Data to be deleted includes email, contact and other personal information of federal workers and public citizens who communicate concerns about potential cyber threats to DHS; intrusion detection data; intrusion prevention data; analysis data such as files from the U.S. Computer Emergency Readiness Team (CERT); and a catch-all “information sharing” including data from white papers and conferences, Nextgov reports.
So what is Einstein? It is the result of automated processes that collect, correlate, analyze, and share computer security information across federal U.S. civilian agencies, according to BiometricUpdate. “By collecting information from participating federal government agencies, ‘Einstein’ builds and enhances cyber-related situational awareness,” writes Rawlson King. “The belief is that awareness can assist with identifying and responding to cyber threats and attacks, improve the government’s network security, increase the resiliency of critical, electronically delivered government services, and enhance the survivability of the Internet. The program provides federal civilian agencies with a capability to detect behavioral anomalies within their networks. By analyzing the data and detecting these anomalies, the ability to detect new exploits and attacks in cyberspace are believed to be greatly increased.”

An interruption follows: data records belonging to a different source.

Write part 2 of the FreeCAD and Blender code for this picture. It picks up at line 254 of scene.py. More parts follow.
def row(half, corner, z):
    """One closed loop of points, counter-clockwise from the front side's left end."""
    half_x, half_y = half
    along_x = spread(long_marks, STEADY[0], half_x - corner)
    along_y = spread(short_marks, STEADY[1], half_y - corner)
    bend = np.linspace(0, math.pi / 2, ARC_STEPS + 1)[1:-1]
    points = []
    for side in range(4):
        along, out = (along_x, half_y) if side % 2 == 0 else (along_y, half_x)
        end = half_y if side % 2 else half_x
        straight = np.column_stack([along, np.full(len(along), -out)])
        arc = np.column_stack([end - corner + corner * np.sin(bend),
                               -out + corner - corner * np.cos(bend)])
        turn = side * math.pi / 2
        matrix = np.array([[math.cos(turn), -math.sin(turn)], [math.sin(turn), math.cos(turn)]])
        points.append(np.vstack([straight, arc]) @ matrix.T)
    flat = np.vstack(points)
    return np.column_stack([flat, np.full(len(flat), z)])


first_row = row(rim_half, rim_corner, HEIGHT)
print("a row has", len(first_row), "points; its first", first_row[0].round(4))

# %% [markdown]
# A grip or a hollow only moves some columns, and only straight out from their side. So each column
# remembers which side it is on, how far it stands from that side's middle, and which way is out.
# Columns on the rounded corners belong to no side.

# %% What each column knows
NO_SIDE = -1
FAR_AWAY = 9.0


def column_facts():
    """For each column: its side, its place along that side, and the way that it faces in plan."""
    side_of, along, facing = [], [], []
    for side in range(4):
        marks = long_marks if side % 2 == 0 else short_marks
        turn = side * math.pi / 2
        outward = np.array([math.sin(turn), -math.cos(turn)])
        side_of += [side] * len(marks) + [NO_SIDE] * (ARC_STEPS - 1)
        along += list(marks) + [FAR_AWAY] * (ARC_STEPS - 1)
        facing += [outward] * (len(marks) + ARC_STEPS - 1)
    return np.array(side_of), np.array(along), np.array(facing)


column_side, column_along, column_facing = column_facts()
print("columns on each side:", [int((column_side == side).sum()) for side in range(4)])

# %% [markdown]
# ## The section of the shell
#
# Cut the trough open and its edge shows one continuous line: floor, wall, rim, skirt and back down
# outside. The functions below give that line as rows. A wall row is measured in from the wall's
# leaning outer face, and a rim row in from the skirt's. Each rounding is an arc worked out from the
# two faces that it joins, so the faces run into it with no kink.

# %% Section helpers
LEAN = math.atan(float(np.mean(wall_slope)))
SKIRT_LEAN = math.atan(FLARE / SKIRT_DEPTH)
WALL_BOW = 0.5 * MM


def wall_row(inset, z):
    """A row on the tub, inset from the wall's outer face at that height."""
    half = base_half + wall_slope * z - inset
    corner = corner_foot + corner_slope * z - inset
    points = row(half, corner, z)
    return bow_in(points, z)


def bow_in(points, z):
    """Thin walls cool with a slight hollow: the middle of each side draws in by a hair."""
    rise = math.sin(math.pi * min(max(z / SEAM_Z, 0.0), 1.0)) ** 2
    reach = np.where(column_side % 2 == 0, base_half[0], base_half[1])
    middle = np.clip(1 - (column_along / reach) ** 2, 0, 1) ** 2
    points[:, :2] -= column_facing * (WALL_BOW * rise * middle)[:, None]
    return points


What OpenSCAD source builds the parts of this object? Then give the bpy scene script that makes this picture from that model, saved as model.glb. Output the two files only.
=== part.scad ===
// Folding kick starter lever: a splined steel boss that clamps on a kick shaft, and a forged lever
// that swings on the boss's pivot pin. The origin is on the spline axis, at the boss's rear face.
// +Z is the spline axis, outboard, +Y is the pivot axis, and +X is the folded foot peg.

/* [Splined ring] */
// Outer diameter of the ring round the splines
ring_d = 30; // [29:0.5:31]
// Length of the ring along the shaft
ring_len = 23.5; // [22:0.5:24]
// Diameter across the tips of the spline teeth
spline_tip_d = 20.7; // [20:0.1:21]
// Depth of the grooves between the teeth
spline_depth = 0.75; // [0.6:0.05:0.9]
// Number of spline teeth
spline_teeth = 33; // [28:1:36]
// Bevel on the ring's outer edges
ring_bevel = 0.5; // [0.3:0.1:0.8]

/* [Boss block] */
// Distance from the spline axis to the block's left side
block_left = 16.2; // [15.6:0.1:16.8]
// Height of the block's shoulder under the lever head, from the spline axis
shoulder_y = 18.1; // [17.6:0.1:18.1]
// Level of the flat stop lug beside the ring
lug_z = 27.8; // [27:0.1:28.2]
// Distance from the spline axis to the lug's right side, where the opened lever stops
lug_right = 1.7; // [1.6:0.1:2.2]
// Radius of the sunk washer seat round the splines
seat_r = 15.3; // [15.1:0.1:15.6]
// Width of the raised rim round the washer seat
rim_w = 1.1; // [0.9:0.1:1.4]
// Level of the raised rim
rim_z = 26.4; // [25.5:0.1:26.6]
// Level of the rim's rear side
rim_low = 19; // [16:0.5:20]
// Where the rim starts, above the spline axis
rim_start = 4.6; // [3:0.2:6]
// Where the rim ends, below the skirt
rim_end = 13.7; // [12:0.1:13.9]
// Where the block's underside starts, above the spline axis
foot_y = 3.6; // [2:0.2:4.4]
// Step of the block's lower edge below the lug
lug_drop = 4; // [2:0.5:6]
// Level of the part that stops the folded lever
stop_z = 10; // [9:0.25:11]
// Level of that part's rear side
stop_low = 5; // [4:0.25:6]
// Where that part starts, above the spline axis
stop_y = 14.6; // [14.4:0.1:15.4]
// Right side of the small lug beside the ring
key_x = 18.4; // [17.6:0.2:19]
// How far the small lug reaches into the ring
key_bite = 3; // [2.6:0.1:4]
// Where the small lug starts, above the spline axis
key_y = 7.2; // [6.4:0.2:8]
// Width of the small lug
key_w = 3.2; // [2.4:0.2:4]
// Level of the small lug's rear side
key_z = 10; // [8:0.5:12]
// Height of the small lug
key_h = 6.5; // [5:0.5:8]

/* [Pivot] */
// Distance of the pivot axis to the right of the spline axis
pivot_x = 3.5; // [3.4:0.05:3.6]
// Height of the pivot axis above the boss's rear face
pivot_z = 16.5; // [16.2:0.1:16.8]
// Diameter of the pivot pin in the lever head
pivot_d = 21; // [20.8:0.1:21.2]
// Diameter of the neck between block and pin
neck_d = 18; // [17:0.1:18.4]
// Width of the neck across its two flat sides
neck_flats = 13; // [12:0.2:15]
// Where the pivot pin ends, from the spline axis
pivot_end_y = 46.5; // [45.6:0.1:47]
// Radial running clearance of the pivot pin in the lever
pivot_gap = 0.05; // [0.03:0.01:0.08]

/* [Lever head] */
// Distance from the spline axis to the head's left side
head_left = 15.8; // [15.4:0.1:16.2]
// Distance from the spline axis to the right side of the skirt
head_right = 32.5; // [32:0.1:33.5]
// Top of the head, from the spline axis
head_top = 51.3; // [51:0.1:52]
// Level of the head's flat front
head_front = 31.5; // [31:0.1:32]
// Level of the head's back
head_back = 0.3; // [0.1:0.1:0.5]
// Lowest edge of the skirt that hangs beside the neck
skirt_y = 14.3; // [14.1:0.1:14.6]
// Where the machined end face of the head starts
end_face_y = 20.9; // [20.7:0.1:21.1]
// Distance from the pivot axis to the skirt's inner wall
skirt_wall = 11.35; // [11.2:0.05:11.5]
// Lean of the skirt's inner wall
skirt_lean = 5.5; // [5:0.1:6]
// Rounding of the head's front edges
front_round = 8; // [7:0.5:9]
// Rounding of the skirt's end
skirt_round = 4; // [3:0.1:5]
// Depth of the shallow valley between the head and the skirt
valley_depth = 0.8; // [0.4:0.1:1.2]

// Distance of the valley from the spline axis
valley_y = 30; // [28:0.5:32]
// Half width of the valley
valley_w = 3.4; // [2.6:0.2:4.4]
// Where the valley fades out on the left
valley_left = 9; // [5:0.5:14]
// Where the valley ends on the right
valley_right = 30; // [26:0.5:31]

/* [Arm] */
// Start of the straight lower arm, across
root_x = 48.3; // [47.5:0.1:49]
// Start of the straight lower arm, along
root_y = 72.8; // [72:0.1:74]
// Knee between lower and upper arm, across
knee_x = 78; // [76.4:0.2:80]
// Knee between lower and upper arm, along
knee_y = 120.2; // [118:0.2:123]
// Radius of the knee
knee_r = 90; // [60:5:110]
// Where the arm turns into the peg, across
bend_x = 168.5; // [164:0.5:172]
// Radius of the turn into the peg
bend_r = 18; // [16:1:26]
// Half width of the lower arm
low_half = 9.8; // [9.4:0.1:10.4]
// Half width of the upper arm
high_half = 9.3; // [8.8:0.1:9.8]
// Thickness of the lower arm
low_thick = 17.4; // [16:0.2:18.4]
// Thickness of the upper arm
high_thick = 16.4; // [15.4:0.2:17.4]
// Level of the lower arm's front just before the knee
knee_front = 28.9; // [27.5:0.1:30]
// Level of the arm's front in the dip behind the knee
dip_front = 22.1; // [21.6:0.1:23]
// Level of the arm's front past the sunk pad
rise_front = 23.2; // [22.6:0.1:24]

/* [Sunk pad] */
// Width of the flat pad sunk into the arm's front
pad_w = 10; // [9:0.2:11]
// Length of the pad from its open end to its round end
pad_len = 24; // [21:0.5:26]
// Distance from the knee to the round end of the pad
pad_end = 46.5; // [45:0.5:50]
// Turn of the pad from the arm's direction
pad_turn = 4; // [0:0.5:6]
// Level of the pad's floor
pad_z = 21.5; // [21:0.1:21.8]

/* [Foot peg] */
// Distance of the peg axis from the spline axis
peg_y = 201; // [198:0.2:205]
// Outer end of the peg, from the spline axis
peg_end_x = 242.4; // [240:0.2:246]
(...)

That said, this is all happening against a background of other changes in DHS involving cybersecurity that are making some people nervous.

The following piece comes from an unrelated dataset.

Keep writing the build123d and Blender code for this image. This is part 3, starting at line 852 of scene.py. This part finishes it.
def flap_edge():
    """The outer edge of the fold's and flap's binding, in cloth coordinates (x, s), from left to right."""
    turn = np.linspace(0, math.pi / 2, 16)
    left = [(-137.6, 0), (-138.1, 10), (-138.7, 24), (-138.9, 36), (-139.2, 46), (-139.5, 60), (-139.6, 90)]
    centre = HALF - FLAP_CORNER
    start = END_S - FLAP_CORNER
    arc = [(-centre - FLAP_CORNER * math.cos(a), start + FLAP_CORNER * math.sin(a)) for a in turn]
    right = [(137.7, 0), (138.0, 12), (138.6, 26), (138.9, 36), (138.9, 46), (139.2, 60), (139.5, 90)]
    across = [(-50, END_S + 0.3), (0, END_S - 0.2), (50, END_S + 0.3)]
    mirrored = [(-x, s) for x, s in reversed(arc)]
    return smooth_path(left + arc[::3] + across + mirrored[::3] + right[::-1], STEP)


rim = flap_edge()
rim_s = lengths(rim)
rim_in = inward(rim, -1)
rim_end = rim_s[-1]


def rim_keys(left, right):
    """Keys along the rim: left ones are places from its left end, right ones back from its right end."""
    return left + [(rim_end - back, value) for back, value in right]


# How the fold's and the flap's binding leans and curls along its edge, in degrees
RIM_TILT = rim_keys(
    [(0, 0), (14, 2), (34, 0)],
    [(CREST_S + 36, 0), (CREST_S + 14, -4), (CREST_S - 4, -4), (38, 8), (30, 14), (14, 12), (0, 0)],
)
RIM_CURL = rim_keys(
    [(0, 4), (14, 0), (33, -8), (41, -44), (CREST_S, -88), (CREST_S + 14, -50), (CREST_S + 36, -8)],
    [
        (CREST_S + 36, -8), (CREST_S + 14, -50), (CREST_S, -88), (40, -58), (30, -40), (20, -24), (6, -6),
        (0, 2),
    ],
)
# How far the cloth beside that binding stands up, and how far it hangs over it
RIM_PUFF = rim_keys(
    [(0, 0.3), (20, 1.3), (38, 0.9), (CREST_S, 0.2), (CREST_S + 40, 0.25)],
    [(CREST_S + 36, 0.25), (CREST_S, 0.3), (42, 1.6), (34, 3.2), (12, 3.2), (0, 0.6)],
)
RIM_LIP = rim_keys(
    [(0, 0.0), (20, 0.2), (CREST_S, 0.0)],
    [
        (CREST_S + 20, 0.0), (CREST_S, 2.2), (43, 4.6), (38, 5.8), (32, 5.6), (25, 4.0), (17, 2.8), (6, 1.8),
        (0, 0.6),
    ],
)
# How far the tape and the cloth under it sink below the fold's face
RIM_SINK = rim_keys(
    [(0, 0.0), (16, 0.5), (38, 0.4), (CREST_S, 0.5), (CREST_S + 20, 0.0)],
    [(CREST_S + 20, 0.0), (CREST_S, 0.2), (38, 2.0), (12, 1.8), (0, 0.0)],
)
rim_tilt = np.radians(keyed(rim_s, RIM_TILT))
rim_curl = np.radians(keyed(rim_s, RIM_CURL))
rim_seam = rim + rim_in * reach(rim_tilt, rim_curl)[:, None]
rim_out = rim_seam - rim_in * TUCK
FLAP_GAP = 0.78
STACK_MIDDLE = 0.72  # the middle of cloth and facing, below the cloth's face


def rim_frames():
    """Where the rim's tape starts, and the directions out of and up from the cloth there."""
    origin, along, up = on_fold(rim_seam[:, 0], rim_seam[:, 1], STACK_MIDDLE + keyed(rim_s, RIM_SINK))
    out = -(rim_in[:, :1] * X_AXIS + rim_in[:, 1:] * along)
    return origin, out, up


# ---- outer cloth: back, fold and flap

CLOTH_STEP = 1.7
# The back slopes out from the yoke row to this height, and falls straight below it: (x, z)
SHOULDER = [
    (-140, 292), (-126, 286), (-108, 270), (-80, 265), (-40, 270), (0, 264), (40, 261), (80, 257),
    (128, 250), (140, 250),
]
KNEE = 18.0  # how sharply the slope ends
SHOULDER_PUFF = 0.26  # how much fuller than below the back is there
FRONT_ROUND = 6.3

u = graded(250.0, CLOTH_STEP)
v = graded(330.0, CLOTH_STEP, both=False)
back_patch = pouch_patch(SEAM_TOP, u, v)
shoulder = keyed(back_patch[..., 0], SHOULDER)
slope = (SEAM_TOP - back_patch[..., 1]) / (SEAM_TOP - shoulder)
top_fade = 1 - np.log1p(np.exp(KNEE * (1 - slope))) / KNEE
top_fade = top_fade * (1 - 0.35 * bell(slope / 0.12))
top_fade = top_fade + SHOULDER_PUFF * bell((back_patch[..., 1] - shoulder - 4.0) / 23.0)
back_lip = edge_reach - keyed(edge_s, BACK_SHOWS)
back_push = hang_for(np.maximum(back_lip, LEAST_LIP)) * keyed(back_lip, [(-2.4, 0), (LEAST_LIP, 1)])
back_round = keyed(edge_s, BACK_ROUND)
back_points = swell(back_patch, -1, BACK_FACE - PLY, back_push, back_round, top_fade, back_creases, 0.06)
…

- Brendan Goode, the director of the Network Security Deployment division in the Office of Cybersecurity and Communications (CS&C) who built the Einstein system, announced earlier in November that he was leaving for the private sector, according to Federal News Radio. While his last day was scheduled to be November 21, he hadn’t yet announced where he was going, nor has he updated his LinkedIn page.
- After its initial setup in 2004, Einstein is now on its third implementation and has agreements with 15 out of the 23 agencies expected to sign up for it (out of nearly 600 agencies, according to RT.com), and implementations with 9 of them, all at a cost of hundreds of millions of dollars.

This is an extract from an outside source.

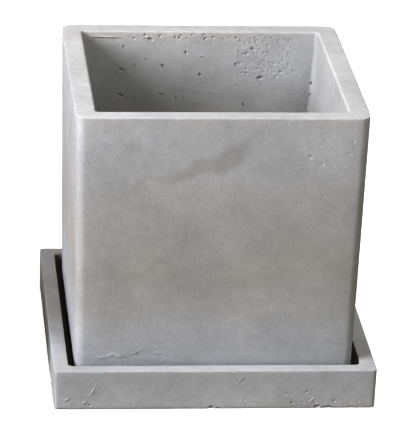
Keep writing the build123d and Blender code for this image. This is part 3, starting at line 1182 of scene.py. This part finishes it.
casting_tree = square_casting_tree()
saucer = section_object("saucer_casting", saucer_section, closed=False)
run_tree(saucer, casting_tree, {
    "Side steps": 76,
    "Corner steps": 5,
    "Relief reach": 6.0 * MM,
    "Mould wave": 0.12 * MM,
    "Skin ripple": 0.08 * MM,
    "Fold depth": 0.12 * MM,
    "Fold top": SAUCER_HEIGHT,
    "Wave seed": 3.0,
    "Material": cement_saucer,
})
holes_tree = air_holes_tree()

FAR = 1.0                          # well past the casting
TO_FRONT = (0, -1, 0)
TO_BACK = (0, 1, 0)
TO_RIGHT = (1, 0, 0)
TO_LEFT = (-1, 0, 0)
DOWNWARD = (0, 0, -1)


def press_air_holes(
    casting, region_low, region_high, facing,
    per_square_metre, spacing, smallest, largest, stretch, depth, seed,
):
    """Pits the faces of a casting that lie inside a box, given in metres, and face one way.

    The holes' spacing and half widths are in millimetres. Depth is a share of the half width.
    """
    run_tree(casting, holes_tree, {
        "Region low": region_low,
        "Region high": region_high,
        "Facing": facing,
        "Holes per square metre": float(per_square_metre),
        "Spacing": spacing * MM,
        "Smallest": smallest * MM,
        "Largest": largest * MM,
        "Stretch": stretch,
        "Depth": depth,
        "Seed": seed,
        "Material": casting.data.materials[0],
    })


saucer_skin = saucer_low.y + 0.6 * MM
pits_half = 80 * MM                # how far the pits reach along a side
pits_foot = 0.8 * MM
pits_top = 7 * MM
for region_low, region_high, facing, amount, largest, seed in (
    # the lower edge of the front, at its left end, at its right end and thinly between
    ((saucer_low.x, -FAR, pits_foot), (-60 * MM, saucer_skin, 5 * MM), TO_FRONT, 90000, 0.7, 4),
    ((38 * MM, -FAR, pits_foot), (78 * MM, saucer_skin, 5.5 * MM), TO_FRONT, 160000, 0.8, 2),
    ((-50 * MM, -FAR, 1.0 * MM), (36 * MM, saucer_skin, 15 * MM), TO_FRONT, 6000, 0.6, 6),
    # the lower edges of the right, left and back
    ((0, -pits_half, pits_foot), (FAR, pits_half, pits_top), TO_RIGHT, 30000, 0.7, 5),
    ((-FAR, -pits_half, pits_foot), (0, pits_half, pits_top), TO_LEFT, 30000, 0.7, 9),
    ((-pits_half, 0, pits_foot), (pits_half, FAR, pits_top), TO_BACK, 30000, 0.7, 8),
    # the underside
    ((-pits_half, -pits_half, -FAR), (pits_half, pits_half, 1 * MM), DOWNWARD, 2500, 1.1, 3),
):
    press_air_holes(
        saucer, region_low, region_high, facing, per_square_metre=amount,
        spacing=1.7, smallest=0.22, largest=largest, stretch=1.5, depth=0.5, seed=seed,
    )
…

- Due to incidents such as Heartbleed — where DHS had to wait up to a week for agency approvals, all while news of the vulnerability was out in the wild — the DHS now has the authority, as of October, to proactively monitor federal networks for vulnerabilities without having to wait for agency permission. “Agencies must provide DHS with an authorization for scanning of Internet accessible addresses and systems, as well as provide DHS, on a semiannual basis, with a complete list of all internet accessible addresses and systems, including static IP addresses for external websites, servers and other access points and domain name service names for dynamically provisioned systems. Agencies must give DHS at least five days advanced notice of changes to IP ranges as well. Further, agencies must enter into legal agreements for the deployment of DHS’s EINSTEIN monitoring system, provide DHS with names of vendors who manage, host, or provide security for Internet accessible systems, including external websites and servers, and ensure that those vendors have provided any necessary authorizations for DHS scanning of agency systems,” summarized FedWeek.
- On the other hand, contractor vendors aren’t exactly leaping to be included.
It isn’t clear how much DHS was hoping that this would all be lost in the shuffle around the holidays. Presumably organizations such as the EFF and Nextgov have filed requests for the plans, and will follow up. If it’s the sort of thing you might feel the need to comment on, however, it might be a good idea to make your own request, if comments are limited to people who request the documents.